Steiner explained the word "migrant" as a general term that is then broken down into two subcategories: immigrants and refugees. Within the category of refugees are asylum seekers, people who want to permanently become part of a new society because they are being persecuted for their beliefs in their home country. 

European nations have not historically been comprised of immigrants like the United States, Canada or Australia. They will help refugees but would prefer not to house asylum seekers and immigrants. The problem in Europe now, according to Steiner, is that it sees the refugees entering the European Union (EU) as migrants looking for a better life economically. 

Albert Waters, an Elon senior who lived in Italy for five years and studied abroad in Jordan, echoed the same sentiment.

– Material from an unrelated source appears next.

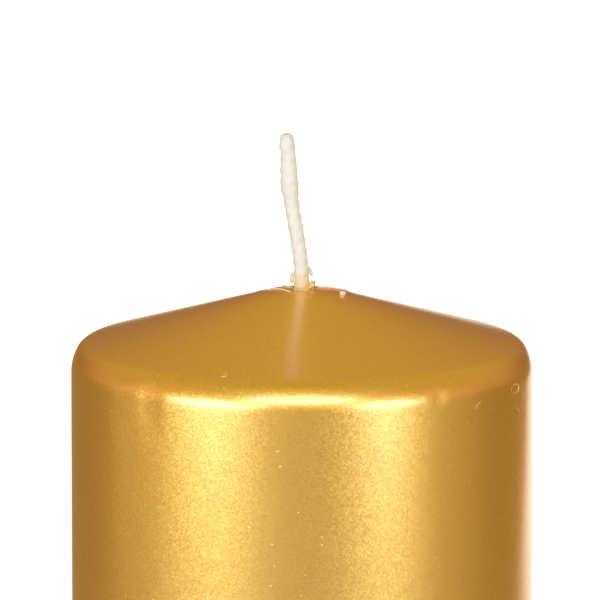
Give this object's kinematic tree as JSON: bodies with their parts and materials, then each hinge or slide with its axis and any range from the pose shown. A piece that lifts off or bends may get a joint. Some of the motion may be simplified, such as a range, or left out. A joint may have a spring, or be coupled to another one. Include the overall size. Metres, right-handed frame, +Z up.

“A lot of [Italians] think their problems are much bigger than what’s going on,” he said. “Governments want to call them economic migrants, but the reality is that people are fleeing their countries for the safety of their families.”

ome countries, such as Germany, have opened their borders to refugees. Germany is on track to receive more than 1 million asylum applications this year, prompting the government to temporarily increase border control.

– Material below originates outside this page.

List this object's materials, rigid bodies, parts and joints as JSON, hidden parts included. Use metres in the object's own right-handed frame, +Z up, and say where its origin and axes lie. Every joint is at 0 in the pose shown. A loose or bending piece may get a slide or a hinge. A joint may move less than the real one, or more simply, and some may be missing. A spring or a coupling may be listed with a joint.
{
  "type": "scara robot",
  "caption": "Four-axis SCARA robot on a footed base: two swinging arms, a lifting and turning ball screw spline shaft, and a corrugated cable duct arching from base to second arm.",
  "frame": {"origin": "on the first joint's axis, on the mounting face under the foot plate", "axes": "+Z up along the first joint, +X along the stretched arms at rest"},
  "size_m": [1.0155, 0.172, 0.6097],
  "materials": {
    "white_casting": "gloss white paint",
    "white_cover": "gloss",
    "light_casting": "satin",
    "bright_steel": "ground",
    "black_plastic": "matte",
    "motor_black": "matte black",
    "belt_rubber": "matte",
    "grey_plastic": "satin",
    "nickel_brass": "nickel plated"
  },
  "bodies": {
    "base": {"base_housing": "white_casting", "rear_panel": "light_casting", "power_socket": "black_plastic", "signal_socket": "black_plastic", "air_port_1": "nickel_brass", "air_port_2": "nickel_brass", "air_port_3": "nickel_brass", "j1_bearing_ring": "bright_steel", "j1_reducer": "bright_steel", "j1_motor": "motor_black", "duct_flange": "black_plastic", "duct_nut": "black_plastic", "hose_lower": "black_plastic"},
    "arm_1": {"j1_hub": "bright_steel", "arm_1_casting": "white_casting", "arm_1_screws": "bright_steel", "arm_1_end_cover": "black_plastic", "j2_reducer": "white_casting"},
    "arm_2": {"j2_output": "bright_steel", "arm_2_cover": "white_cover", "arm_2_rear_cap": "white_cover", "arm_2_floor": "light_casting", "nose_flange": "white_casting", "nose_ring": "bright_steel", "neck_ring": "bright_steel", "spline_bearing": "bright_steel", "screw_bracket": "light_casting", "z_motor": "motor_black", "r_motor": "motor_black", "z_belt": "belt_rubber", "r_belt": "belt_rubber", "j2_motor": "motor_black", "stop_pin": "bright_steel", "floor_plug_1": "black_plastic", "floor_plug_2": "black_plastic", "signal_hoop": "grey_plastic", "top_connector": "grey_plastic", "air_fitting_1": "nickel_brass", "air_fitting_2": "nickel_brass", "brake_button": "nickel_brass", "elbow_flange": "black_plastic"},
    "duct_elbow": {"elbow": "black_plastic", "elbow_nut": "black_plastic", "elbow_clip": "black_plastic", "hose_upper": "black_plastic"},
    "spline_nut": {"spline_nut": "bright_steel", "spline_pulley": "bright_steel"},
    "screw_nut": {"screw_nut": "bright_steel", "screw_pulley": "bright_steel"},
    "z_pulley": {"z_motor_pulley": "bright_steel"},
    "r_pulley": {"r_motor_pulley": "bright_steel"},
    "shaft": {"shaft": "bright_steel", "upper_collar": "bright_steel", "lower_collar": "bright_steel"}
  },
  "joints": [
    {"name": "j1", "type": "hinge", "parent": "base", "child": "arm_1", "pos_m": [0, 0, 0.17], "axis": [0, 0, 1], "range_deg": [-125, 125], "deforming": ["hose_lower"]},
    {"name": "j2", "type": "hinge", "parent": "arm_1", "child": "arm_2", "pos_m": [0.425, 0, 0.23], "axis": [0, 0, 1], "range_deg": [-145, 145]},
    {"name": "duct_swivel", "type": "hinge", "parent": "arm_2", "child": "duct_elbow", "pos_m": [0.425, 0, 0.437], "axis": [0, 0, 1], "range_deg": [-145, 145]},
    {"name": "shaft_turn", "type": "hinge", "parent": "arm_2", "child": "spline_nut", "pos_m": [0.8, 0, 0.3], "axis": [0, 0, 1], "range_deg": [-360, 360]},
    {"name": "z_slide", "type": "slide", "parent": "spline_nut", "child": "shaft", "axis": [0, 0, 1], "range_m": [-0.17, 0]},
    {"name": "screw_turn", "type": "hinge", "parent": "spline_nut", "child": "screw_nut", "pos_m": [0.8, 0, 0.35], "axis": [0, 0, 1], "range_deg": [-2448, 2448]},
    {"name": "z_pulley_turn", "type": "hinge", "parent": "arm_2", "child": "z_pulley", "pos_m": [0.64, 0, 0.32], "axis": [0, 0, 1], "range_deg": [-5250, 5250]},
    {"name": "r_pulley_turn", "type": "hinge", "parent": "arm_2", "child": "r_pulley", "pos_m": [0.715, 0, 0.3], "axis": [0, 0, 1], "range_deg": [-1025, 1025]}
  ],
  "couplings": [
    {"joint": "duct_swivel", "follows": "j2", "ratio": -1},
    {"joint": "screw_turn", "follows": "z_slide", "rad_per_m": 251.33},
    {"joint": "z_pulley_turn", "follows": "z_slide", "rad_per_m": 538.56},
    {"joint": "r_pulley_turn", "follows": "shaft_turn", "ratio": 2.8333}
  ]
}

“Germany has a demographic crisis,” said Safia Swimelar, an associate professor of political science and policy studies at Elon whose research has focused on the Balkans, which faced its own refugee crisis in the early 1990s. “There are not enough people to keep the economy going. And the refugees coming are educated, not uneducated like many think.” 

Europeans are now turning to the United States for help. For a country that has historically been the most accepting of refugees and asylum seekers, the United States has taken in fewer than 1,000 Syrian refugees. Recently, President Obama announced the United States would accept 10,000 Syrian refugees during the next fiscal year. 

But Swimelar said the United States can do better than that. 

“Our country is so big,” she said. “There are so many towns that are great places for refugees, like Lincoln, Nebraska. And bringing in refugees helps the economy, it doesn’t drain it. It brings in opportunity. We have to tell the Obama administration and our Senators that 10,000 is not enough. We need to bring in more.” 

Extending a helping hand

When senior Ashleigh McGrath studied in Amman, Jordan, last spring, she had an idea of how bad the refugee situation was. She worked with and met refugees, which changed her perspectives on international humanitarian aid.  

“There was a family of nine that had been sponsored by the UNHCR  [United Nations High Commissioner for Refugees],” she said. “And the money just stopped coming. It made me more cynical of international organizations.” 

McGrath met this family while she was in the northern part of Jordan visiting a village that had taken in Syrian refugees, giving them a life that she said is much more comfortable than the camps they would be in otherwise.

Jan Fuller, university chaplain, has a similar idea in mind. 

As the conversation in McBride came to a close, Fuller announced a plan for the Truitt Center for Religious and Spiritual Life to help resettle Syrians.

“Our hope is to serve people who are being resettled in the U.S.,” she said. “This crisis is going to go on for a long time, and we have plans for immediate, small things to do, and then services that we may be able to develop based on other models done in other places.”

Fuller wants students to take charge of the idea and turn it into a campus-wide effort. In the next few days, she plans to gather all of those interested to being planning what this effort might look like. 

“We know that the thing we cannot afford to do is nothing,” she said. “And over the past two years and in the past weeks, some of us have shaken our heads, and our hearts are breaking for other members of the human race who are in these terrible situations.”

Two years ago in the same space in the Numen Lumen Pavilion, faculty members — including Ajjan — spoke about the worsening crisis in Syria. And in April 2013, Syrian-Americans and a representative of the Syrian Opposition Coalition discussed how the crisis would end.

Two years later, not much has changed. 

“I’m still wondering, why doesn’t the world see Syrians?” Ajjan said. “What does it take for them to notice us?”